Figure 1 – Electricity Production from All Energy Sources in 2000
Coal use in power generation began to decline in the new millennium following utility deregulation. Coal began being squeezed out of the marketplace by cheaper natural gas and subsidized renewables. As shown in Figure 2, as the use of natural gas and renewables increased, the use of coal decreased. This has caused many older coal-fired plants to close. According to the Sierra Club, 268 coal-fired power plants across the nation have retired or announced specific plans to retire since 2010 — or more than half of the plants operating at the end of the last decade.
Figure 2 – Electricity Production from All Energy Sources in 2014
To answer the question: Why does the cost of a MWH matter? It matters in order to keep coal generation competitive in a marketplace filled with cheaper fuel options in an uneven playing field. To be one of “the last coal plants standing”, plants need to understand the market, and what MWH cost is competitive enough to keep running.</P
Factors that affect the cost to generate electrical power include:
Typical Rankine cycle plant efficiency is only about 35%. The biggest component of cost of operation of a power plant is fuel. A small drop in fuel cost results in major savings, which results in increased competitiveness.</P
When discussing plant efficiency, the term Heat Rate is used. Heat rate is the inverse of efficiency (lower heat rates represent higher efficiencies). Heat rate is defined as:
Since 3,413 BTU = 1 kWH, the heat rate of a 100% efficient plant would be 3,413 BTU/kWH. Heat rate of a real plant is usually between 8,500 – 13,500 BTU/kWH.
For a plant with a heat rate of 9,500 BTU/kWH, only 35.9% of the heat from the fuel burned is converted to electrical power – the rest is lost. Major losses come from:
To calculate the annual fuel cost at a plant, take the product (multiply) of:
9,500 BTU/kWH X 850,000 kW X $2.00/MBTU X 0.8 X 8760 Hours/Year =
Fuel Cost of $113,179,000/Year
In this example. an improvement of 100 BTU/kWH, to 9,400 BTU/kWH (approximately a 1% improvement in plant efficiency), will result in savings of $1,191,160/Year!
Electricity is bought, sold and traded in wholesale and retail markets (Figure 3), which operate similarly to wholesale and retail markets for other products. The purchase and sale of electricity to resellers (entities that purchase goods or services with the intention to resell them to someone else) is done in the wholesale market, while the purchase and sale of electricity to consumers is done in the retail market.
Figure 3 – Electrical Energy Wholesale and Retail Markets
Independent System Operators (ISOs) and Regional Transmission Organizations RTOs) have responsibility for ensuring reliability and adequacy of the power grid. Since ISOs and RTOs do not own any physical assets, they must sign contracts with generation suppliers to provide needed services. The markets are used to procure generation supplies needed to maintain reliability. Once generation supplies are procured, the generation can be dispatched as needed to meet demand.

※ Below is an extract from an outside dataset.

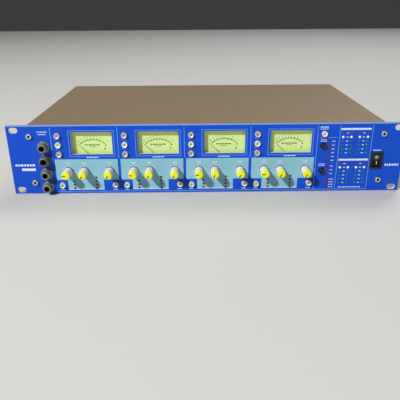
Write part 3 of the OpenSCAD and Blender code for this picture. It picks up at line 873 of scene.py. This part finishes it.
inked("printing_pale_fields", boxes(pale, panelFace - inkLook["paleBack"], panelFace + 0.005), paleInk)

lines += [area(right - 0.8, right - 0.1, -40.8, 41.0), area(right + 26.1, right + 26.8, -40.8, 41.0),
          area(right + 65.6, right + 66.3, -40.8, 41.0), area(right + 2.7, right + 24.4, 25.9, 26.5),
          area(edges[0] - 1.1, right + 66.3, -41.5, -40.8)]
white += caption(right + 7, 39.2, 9.5, 1.4, 4) + [area(right + 2, right + 12, 36.4, 37.1)]
for z in (23.6, 21.5, -7.6, -9.5):
    white += caption(right + 7.4, z, 7.4, 0.9, 4)
for x, z in centresIn("indicator_leds"):
    if right < x < right + 20:
        wide = 5.6 if z < -25 else 3.4
        white += caption(x + 2.6 + wide / 2, z, wide, 1.0, 3)
white += [area(right + 27.3, right + 63.8, 35.3, 37.7), area(right + 27.9, right + 64.3, -3.5, -1.1)]
white += [(right + x, z, 2.6, 0.9) for z in bars for x in (35.8, 55.6)]
white += caption(right + 45, -38.4, 28, 1.2, 9)
rockerX, rockerZ = centreOf("power_switch_body")
white += caption(rockerX, rockerZ + 12.5, 9.6, 1.3, 4)
jackX = jackSpots[0][0]
white += caption(jackX, 36, 12, 1.1, 5) + caption(jackX, 33, 9, 1.1, 4)
white += [area(-228.8, -211.7, -13.2, -9.9)] + caption(-224, -5.9, 24, 2.6, 7)
white += caption(right + 94.4, -9.3, 17, 2.6, 6)
inked("printing_lines", boxes(lines, panelFace - inkLook["lineBack"], panelFace + 0.005), lineInk)
labels = boxes(white, panelFace - inkLook["labelBack"], panelFace + 0.005)
inked("printing_white", joined(labels, *arcs), whiteInk)
print("panel printed")


# Floor, light and camera

stageLook = {"floor": screen(206, 206, 204), "wide": 6.0}
half = stageLook["wide"] / 2
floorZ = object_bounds()[0][2]
floorMesh = bpy.data.meshes.new("floor")
floorCorners = [(a * half, b * half, floorZ) for a, b in ((-1, -1), (1, -1), (1, 1), (-1, 1))]
floorMesh.from_pydata(floorCorners, [], [(0, 1, 2, 3)])
floorMesh.materials.append(Finish("floor_paint", baseColor=stageLook["floor"], roughness=0.8).material)
floor = bpy.data.objects.new("floor", floorMesh)
bpy.context.scene.collection.objects.link(floor)

# each lamp: name, direction, distance, width, watts, colour
lights = [
    ("key", (-0.82, -1.0, 1.06), 4.0, 0.26, 172, (1.0, 0.98, 0.95)),
    ("top", (0.1, 0.5, 1.6), 2.4, 1.6, 9, (1.0, 0.95, 0.88)),
    ("back", (0.7, 1.0, 1.3), 3.2, 1.2, 30, (0.96, 0.98, 1.0)),
]
for name, way, distance, width, watts, colour in lights:
    lamp = bpy.data.lights.new(name, "AREA")
    lamp.shape, lamp.size, lamp.energy, lamp.color = "DISK", width, watts, colour
    holder = bpy.data.objects.new(name, lamp)
    way = Vector(way).normalized()
    facing = way.to_track_quat("Z", "Y").to_matrix().to_4x4()
    holder.matrix_world = Matrix.Translation(way * distance) @ facing
    bpy.context.scene.collection.objects.link(holder)
world = bpy.data.worlds.new("studio")
world.use_nodes = True
world.node_tree.nodes["Background"].inputs[0].default_value = (0.62, 0.64, 0.66, 1)
world.node_tree.nodes["Background"].inputs[1].default_value = 0.07
bpy.context.scene.world = world

cameraLook = {"lens": 43.58, "place": (-12.64, -571.3, 187.4), "yaw": 0.0068, "pitch": 0.4025, "roll": -0.007}
yaw, pitch, roll = (cameraLook[key] for key in ("yaw", "pitch", "roll"))
forward = Vector((math.sin(yaw) * math.cos(pitch), math.cos(yaw) * math.cos(pitch), -math.sin(pitch)))
level = Vector((math.cos(yaw), -math.sin(yaw), 0))
upright = level.cross(forward)
side = level * math.cos(roll) + upright * math.sin(roll)
upward = upright * math.cos(roll) - level * math.sin(roll)
turnTo = Matrix((side, upward, -forward)).transposed().to_4x4()
lens = bpy.data.cameras.new("camera")
lens.lens, lens.sensor_width, lens.clip_start = cameraLook["lens"], 36, 0.01
camera = bpy.data.objects.new("camera", lens)
camera.matrix_world = Matrix.Translation(Vector(cameraLook["place"]) * mm) @ turnTo
bpy.context.scene.collection.objects.link(camera)
bpy.context.scene.camera = camera
bpy.context.scene.view_settings.view_transform = "Standard"
print("stage set")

One of the market types used is the Energy market. Energy markets are forward-looking markets that ensure that enough generation capacity is online and able to produce energy on a day-ahead (24-hours ahead) to one-hour-ahead basis.

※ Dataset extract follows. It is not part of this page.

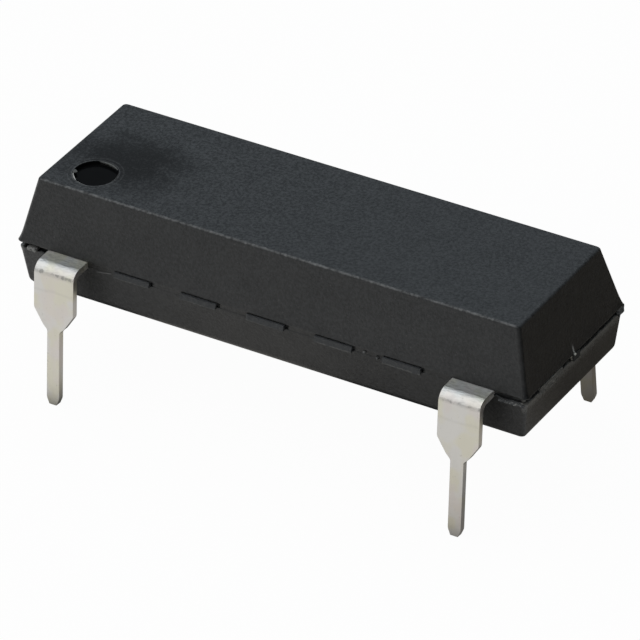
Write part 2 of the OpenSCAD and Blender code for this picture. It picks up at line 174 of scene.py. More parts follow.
class StudioSettings(PropertyGroup):
    """Camera and light."""
    azimuth: angle("Azimuth", "Turn of the camera from straight in front", 31.858)
    elevation: angle("Elevation", "Height of the camera over the horizon", 33.616)
    roll: angle("Roll", "Roll of the camera", -1.505)
    distance: length("Distance", "Distance of the camera from its target", 221.351)
    target_x: length("Target Place", "Place of the camera's target along the package", 0.015)
    target_z: length("Target Height", "Height of the camera's target", 3.2265)
    lens: FloatProperty(name="Lens", description="Focal length", default=381.88, unit="CAMERA")
    key_power: FloatProperty(name="Key", description="Power of the softbox in front",
                             default=0.88, unit="POWER")
    top_power: FloatProperty(name="Top", description="Power of the softbox overhead",
                             default=0.4, unit="POWER")
    paper: colour("Paper", "The floor", 0.88, 0.87, 0.85)
    room_dark: share("Dark Room", "Brightness of the room on the right", 0.06)
    room_bright: share("Bright Room", "Brightness of the room on the left", 0.5)
    floor_bright: share("Bright Floor", "Brightness of the floor that metal shows in front", 0.88)
    floor_dark: share("Dark Floor", "Brightness of the floor that metal shows behind", 0.12)


class OscillatorSettings(PropertyGroup):
    """All settings of the crystal oscillator."""
    moulding: PointerProperty(type=MouldingSettings)
    flash: PointerProperty(type=FlashSettings)
    leads: PointerProperty(type=LeadSettings)
    finish: PointerProperty(type=FinishSettings)
    studio: PointerProperty(type=StudioSettings)


def own_settings(group):
    """Names and definitions of a group's own settings."""
    return [(name, setting) for name, setting in group.bl_rna.properties.items()
            if name not in {"rna_type", "name"}]


def in_mm(group):
    """A group's values, its lengths in millimetres."""
    values = {}
    for name, setting in own_settings(group):
        value = getattr(group, name)
        values[name] = value / MM if getattr(setting, "unit", "") == "LENGTH" else value
    return SimpleNamespace(**values)


# Node trees
class Value:
    """A socket's value. Arithmetic on it adds Math nodes to its tree."""

    def __init__(self, nodes, socket):
        self.nodes = nodes
        self.socket = socket

    def __add__(self, other):
        return self.nodes.math("ADD", self, other)

    def __sub__(self, other):
        return self.nodes.math("SUBTRACT", self, other)

    def __rsub__(self, other):
        return self.nodes.math("SUBTRACT", other, self)

    def __mul__(self, other):
        return self.nodes.math("MULTIPLY", self, other)

    def __truediv__(self, other):
        return self.nodes.math("DIVIDE", self, other)

    __radd__ = __add__
    __rmul__ = __mul__

    def __abs__(self):
        return self.nodes.math("ABSOLUTE", self)

    def output(self, name):
        """Another output of the same node."""
        return Value(self.nodes, self.socket.node.outputs[name])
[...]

Virtually all energy markets are operated as “uniform price auctions.” Under the uniform price auction, generators submit supply offers, and the ISO/RTO chooses the lowest cost supply offers until supply is equal to the demand. Renewables, nuclear and newer combined-cycle generating units are usually the cheapest. This process is called “clearing the market.” The last generator dispatched is called the “marginal unit” and sets the market price. Any generator whose supply offer is below the market-clearing price is said to have “cleared the market,” and is paid the market-clearing price for the amount of supply that cleared the market. Generators with marginal operating costs below the market-clearing price will earn profits.

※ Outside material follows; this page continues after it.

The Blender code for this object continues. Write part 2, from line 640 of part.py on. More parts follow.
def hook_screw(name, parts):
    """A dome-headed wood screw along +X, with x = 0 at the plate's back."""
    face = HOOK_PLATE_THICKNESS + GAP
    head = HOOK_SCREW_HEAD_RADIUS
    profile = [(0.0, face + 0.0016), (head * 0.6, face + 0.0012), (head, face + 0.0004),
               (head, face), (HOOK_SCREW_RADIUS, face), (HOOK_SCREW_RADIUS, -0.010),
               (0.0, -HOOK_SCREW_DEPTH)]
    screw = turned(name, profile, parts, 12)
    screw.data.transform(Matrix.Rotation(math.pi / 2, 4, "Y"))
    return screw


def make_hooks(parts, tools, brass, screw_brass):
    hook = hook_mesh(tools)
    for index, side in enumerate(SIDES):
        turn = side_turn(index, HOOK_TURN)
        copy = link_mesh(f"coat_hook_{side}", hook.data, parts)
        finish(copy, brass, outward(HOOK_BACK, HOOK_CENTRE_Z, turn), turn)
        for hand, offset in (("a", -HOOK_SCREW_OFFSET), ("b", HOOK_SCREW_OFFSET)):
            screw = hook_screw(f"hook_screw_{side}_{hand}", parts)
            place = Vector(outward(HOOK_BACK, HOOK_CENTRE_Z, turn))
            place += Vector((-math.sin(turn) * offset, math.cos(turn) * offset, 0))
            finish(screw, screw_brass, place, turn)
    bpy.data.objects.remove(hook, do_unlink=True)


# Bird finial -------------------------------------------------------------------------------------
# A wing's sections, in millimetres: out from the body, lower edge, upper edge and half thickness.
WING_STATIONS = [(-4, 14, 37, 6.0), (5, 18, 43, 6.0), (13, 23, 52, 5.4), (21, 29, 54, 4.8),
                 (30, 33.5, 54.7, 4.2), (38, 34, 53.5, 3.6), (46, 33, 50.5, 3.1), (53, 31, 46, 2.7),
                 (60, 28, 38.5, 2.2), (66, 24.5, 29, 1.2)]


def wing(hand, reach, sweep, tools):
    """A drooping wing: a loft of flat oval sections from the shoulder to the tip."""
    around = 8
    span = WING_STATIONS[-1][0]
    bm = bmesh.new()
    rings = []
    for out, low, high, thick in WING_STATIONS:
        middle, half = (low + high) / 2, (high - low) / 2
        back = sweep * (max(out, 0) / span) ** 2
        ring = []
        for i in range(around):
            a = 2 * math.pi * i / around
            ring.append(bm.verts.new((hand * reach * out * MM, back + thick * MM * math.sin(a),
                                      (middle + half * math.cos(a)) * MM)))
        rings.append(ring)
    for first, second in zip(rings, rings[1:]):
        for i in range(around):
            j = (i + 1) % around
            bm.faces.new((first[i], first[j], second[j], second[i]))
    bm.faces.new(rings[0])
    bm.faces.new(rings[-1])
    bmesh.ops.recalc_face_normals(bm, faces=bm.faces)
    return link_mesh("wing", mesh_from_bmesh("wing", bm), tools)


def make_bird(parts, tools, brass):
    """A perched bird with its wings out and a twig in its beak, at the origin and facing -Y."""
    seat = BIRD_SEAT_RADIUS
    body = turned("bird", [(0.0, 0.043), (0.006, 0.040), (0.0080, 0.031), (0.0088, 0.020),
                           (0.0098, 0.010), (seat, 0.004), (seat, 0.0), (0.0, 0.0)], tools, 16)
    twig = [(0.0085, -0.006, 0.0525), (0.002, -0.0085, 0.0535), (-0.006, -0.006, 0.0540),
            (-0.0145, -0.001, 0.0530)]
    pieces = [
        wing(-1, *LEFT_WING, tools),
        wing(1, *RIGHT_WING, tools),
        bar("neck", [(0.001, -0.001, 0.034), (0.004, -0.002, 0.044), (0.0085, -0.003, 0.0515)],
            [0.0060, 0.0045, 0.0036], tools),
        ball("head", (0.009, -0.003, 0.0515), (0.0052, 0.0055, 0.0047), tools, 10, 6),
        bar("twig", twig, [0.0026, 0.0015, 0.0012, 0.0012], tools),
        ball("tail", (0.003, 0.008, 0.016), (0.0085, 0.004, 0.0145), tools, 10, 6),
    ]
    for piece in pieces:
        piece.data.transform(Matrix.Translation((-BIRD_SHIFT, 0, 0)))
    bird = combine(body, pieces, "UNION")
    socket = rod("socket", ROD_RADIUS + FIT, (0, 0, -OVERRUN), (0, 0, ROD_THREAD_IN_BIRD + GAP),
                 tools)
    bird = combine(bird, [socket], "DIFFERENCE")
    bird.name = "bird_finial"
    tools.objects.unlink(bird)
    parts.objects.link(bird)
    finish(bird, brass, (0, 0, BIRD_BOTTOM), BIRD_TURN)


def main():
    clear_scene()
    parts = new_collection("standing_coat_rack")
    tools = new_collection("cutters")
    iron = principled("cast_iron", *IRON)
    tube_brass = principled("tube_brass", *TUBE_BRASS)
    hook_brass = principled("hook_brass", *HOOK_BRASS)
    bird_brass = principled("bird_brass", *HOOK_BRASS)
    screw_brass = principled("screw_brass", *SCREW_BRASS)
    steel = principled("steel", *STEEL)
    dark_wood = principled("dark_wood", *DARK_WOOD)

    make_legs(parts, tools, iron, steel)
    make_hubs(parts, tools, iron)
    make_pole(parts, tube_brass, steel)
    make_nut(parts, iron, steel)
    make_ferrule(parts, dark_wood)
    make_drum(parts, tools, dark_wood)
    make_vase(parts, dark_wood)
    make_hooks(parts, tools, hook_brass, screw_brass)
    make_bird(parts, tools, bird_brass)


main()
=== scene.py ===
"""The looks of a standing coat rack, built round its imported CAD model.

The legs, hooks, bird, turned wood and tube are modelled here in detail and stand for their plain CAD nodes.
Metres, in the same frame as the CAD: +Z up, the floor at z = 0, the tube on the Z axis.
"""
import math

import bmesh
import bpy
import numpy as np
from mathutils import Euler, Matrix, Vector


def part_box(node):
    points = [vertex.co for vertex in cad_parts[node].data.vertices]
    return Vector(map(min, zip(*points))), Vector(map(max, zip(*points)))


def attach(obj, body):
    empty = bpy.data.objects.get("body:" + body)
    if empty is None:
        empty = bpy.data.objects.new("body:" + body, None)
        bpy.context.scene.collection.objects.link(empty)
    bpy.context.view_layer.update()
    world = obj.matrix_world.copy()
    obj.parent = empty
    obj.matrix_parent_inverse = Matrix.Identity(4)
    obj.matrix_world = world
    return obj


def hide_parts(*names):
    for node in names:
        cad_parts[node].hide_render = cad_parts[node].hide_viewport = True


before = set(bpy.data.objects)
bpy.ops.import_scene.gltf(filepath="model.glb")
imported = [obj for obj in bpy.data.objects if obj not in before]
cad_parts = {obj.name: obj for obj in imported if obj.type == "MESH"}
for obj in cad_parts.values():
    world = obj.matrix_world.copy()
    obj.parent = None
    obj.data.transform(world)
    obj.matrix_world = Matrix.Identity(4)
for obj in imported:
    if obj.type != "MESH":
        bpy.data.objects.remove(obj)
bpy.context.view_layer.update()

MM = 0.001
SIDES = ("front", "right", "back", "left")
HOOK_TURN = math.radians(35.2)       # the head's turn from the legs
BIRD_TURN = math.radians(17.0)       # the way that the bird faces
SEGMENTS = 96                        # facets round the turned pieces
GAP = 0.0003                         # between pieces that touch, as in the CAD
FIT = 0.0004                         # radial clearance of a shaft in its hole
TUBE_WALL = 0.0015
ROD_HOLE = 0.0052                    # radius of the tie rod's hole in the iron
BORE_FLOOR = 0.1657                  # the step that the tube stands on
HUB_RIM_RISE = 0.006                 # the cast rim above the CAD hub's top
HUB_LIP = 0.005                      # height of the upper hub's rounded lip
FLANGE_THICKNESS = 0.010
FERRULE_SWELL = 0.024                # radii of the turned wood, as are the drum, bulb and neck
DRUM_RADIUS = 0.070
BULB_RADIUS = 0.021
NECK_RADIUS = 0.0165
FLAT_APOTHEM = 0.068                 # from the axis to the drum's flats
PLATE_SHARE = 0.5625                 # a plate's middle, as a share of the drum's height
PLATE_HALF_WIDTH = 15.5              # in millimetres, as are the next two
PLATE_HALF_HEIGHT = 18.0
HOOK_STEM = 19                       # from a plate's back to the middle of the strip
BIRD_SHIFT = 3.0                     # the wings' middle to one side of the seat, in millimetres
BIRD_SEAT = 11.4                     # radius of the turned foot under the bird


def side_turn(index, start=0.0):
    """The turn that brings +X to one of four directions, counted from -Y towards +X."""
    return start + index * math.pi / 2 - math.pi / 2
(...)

As an example of how this system works, assume there are five suppliers, each of which offers its capacity to the market at a different price. These supply offers are shown in Table 1.
The ISO/RTO aggregates these supply offers to form a single market-wide “dispatch stack” or supply curve (Figure 4). Demand is represented by a vertical line. In this case, demand is 55 MWH. Stations A, B, C and D clear the market. Generator E does not clear the market since its supply offer is too high. The market-clearing price, known as the “System Marginal Price (SMP)” would be $40 per MWH (the price of the last generator to clear). Generators A, B, C, and D would each be paid $40 per MWh. Generators A, B and C would earn a profit. Generator D is the marginal unit, so it earns zero profit.
Figure 4 – Example: The Uniform Price Auction
If a coal-fired generating station is to remain viable in the future, it needs to understand the System Marginal Price for the market in which it operates and target a marginal cost that is competitive in this market. The main cost that can be controlled is the largest cost: fuel.
This is where effective coal blending comes in. It allows the plant to achieve full load by blending expensive coal with cheaper “value” coal to provide the BTUs required at an overall cost that is more competitive in the market.
As a simple example, refer to Figure 5. Assume 1,000 pounds of 12,200 BTU/lb coal is required. The available sources are expensive 13,000 BTU/lb coal delivered by train and cheap 6,000 BTU/lb coal delivered by truck. To achieve a 1,000-pound blend of 12,200 BTU/lb coal, 885.71 pounds of train coal and 114.29 pounds of truck coal is blended.
Figure 5 – Simple Coal Blending Example
This is a very simple example, but it demonstrates the concept of achieving the desired overall BTU/lb of coal while keeping the total fuel cost lower. Note that other factors must also be considered during the blending of coal from different sources, such as sulfur, ash and moisture content.